[Info-vax] Xephyr and Decwindows problem

Stephen Hoffman seaohveh at hoffmanlabs.invalid
Wed Jan 14 10:51:18 EST 2015


On 2015-01-14 12:55:39 +0000, mattiheikinoja at gmail.com said:

> Hello,
> I am novice in VMS world, but I am learning :-)
> I have a simulated Vax VMS 5.5-2 system with UCX. I have managed to 
> start Decwindows session in Xephyr (Ubuntu). Problem is that connection 
> is not staying up. Also display backgroud drops after other 
> applications start.
> When using standard X-server everything shows ok, but it is very slow...
> And also: when Decterm starts, it gives warning about missing font... I 
> think that problem is that Xephyr is asking things that VMS cant 
> answer... So, how I need to configure Xephyr to make it work right?

Welcome.

You're probably approaching this problem using modern expectations 
around how computers and operating systems' user interfaces work, and 
also with a few liabilities lurking for this case  — VMS isn't usually 
used with a graphical interface — and with some very old and very 
limited and rather buggy software — OPenVMS on VAX, and the associated 
and old DECwindows and TCP/IP Services packages — and you're also 
working with what can be some of the least-well-documented and 
sometimes the least stable aspects of emulation — the virtual 
networking.

OpenVMS is a command-line environment.  DECwindows was a user 
interface, but never really became a management or control interface.  
Put another way, you'll quickly need to use the command line for 
various tasks, which means DECwindows and X is a massive weight for 
little payback, since you're going to end up using a DECterm for a 
number of tasks.   The DECwindows version you're using is based on a 
hand-ported version of X Windows — VAX was too slow for a straight X 
port, so there was a whole lot of work performed by OpenVMS engineering 
to get X to run faster on VAX — so there are going to be some oddities 
and differences from standard X, and it's obviously also an ancient 
version of X.   Put another way, might as well start with a 
command-line session, and with software from ~23 years ago means 
sketchy IP support and telnet.  (Unless your goal here is to spend time 
getting sketchy old code to work and to interoperate with newer code, 
then there's more than a few choices available in IP and X and ancient 
OpenVMS that should satisfy your desires.)

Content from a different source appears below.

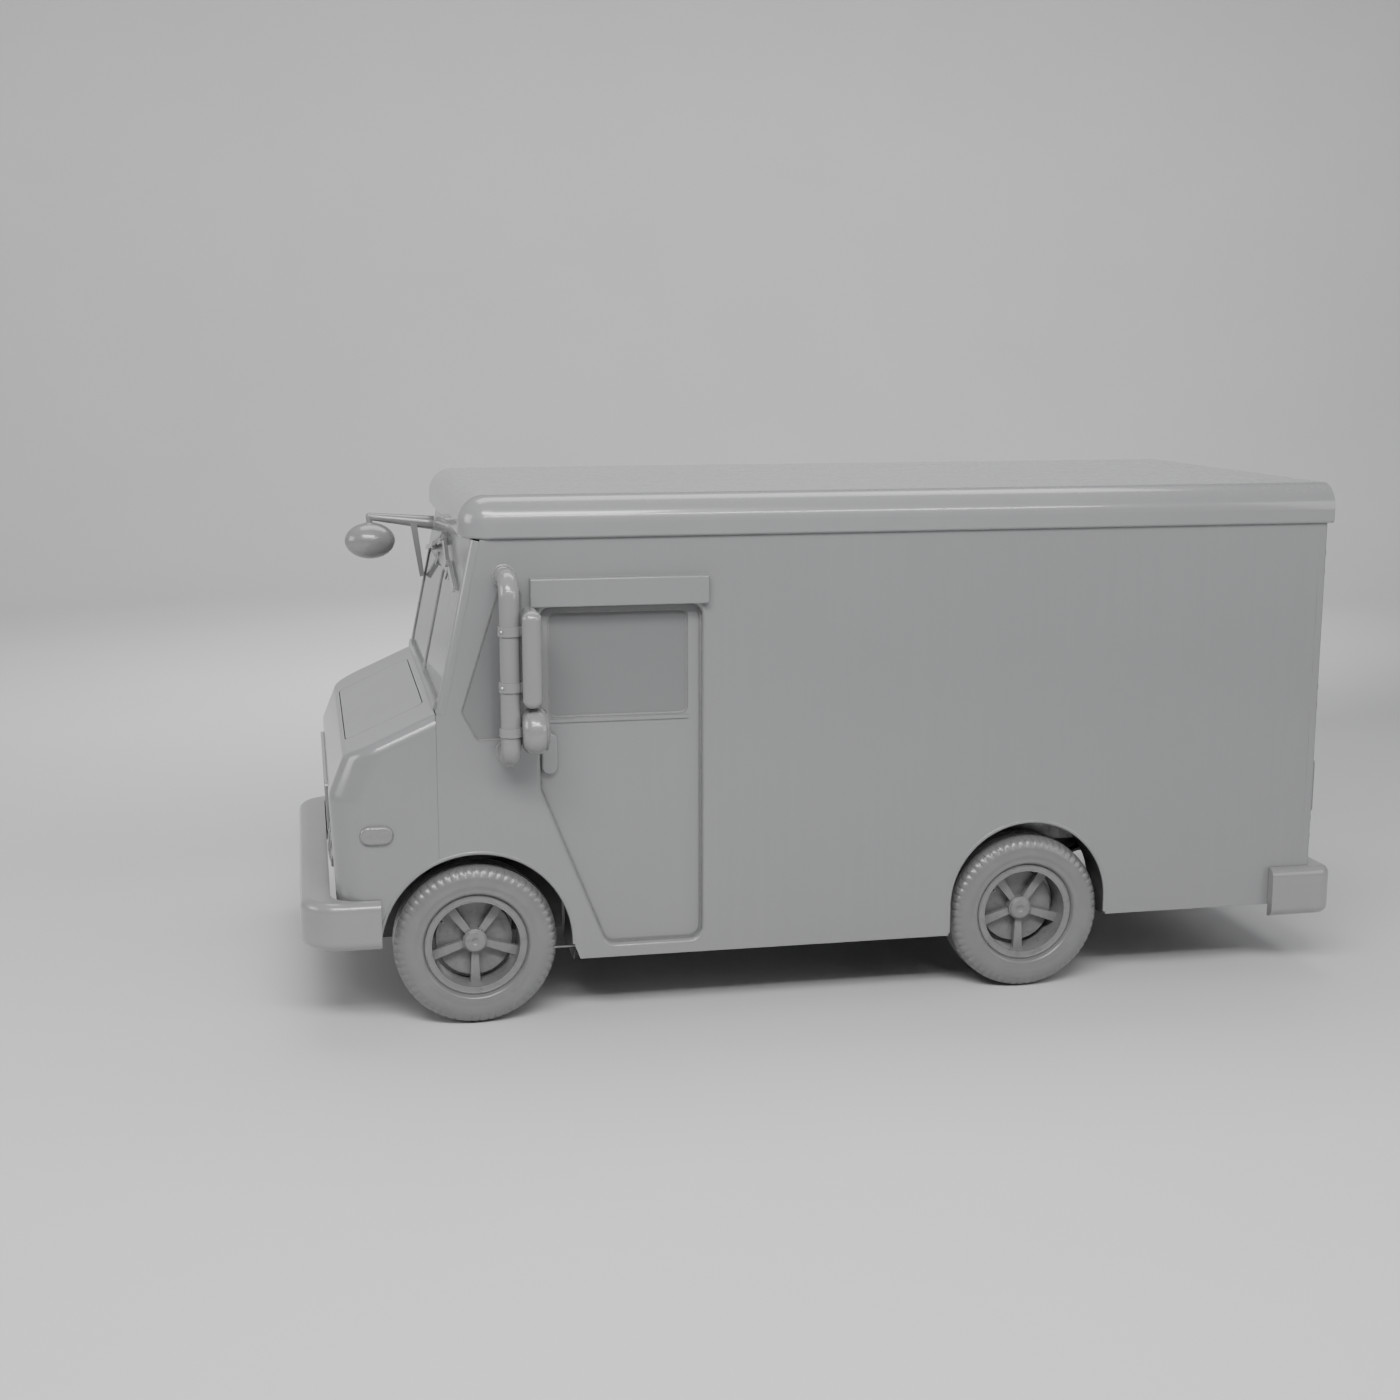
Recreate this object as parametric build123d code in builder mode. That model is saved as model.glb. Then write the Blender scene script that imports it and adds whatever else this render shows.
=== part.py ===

If you want to learn about OpenVMS, I'd suggest not starting out with 
as many of these strikes against you.  No DECwindows / X.   If you're 
going to try emulation, then use a recent OpenVMS Alpha V8.4 
configuration with a recent TCP/IP Services version, and (obviously) on 
an Alpha emulator.  And don't start out with an ancient IP stack and 
emulator networking as the first mess (of many) that you're going to 
tangle with.  If you're really stuck on VAX for some unspecified 
reason, then use V7.3 and the then-current X Windows support — that's 
~13 years old, though only slightly less sketchy.

Though you didn't indicate which emulator is in use here, I'd guess 
you're using simh, and simh doesn't implement JIT support when last I 
checked.  The VAX code is always interpreted.   There's an MP version 
around which might be faster.  Some of the other emulators have JIT 
support, which can help with emulation performance.

As for X fonts, look around for previous discussions of DECwindows font 
daemon.  <http://labs.hoffmanlabs.com/node/134>   There'll be other 
discussions of the font daemon.   Some folks will move the fonts 
around, though I don't know what the old VAX licensing allowed for, in 
that area.  (Again, X adds a whole lot more complexity here.)

As for the performance, X is very heavyweight, very network-intensive, 
and the particular emulator can be a performance limit.    Use telnet 
or use an emulated serial line.   Get OpenVMS going (VAX, if you have 
to), then use the console connection into the emulator, or get basic IP 
and the telnet server going, and connect that way.   As for what's 
happening here, you're going to have to dig through the X Windows 
server logs on your Linux box, and through anything that's getting 
logged by the OpenVMS X clients.  Some sort of authentication error 
wouldn't be a surprise, as code as old as the DECwindows you're dealing 
with didn't know to do that.  Current DECwindows has limited support 
for X authentication, and had some nasty bugs with X authentication, 
and you're back almost a quarter century with the code you're working 
with here.)

Good luck with this, though.  You're in the proverbial deep end of the 
VMS pool here, unless somebody has already tried this combination.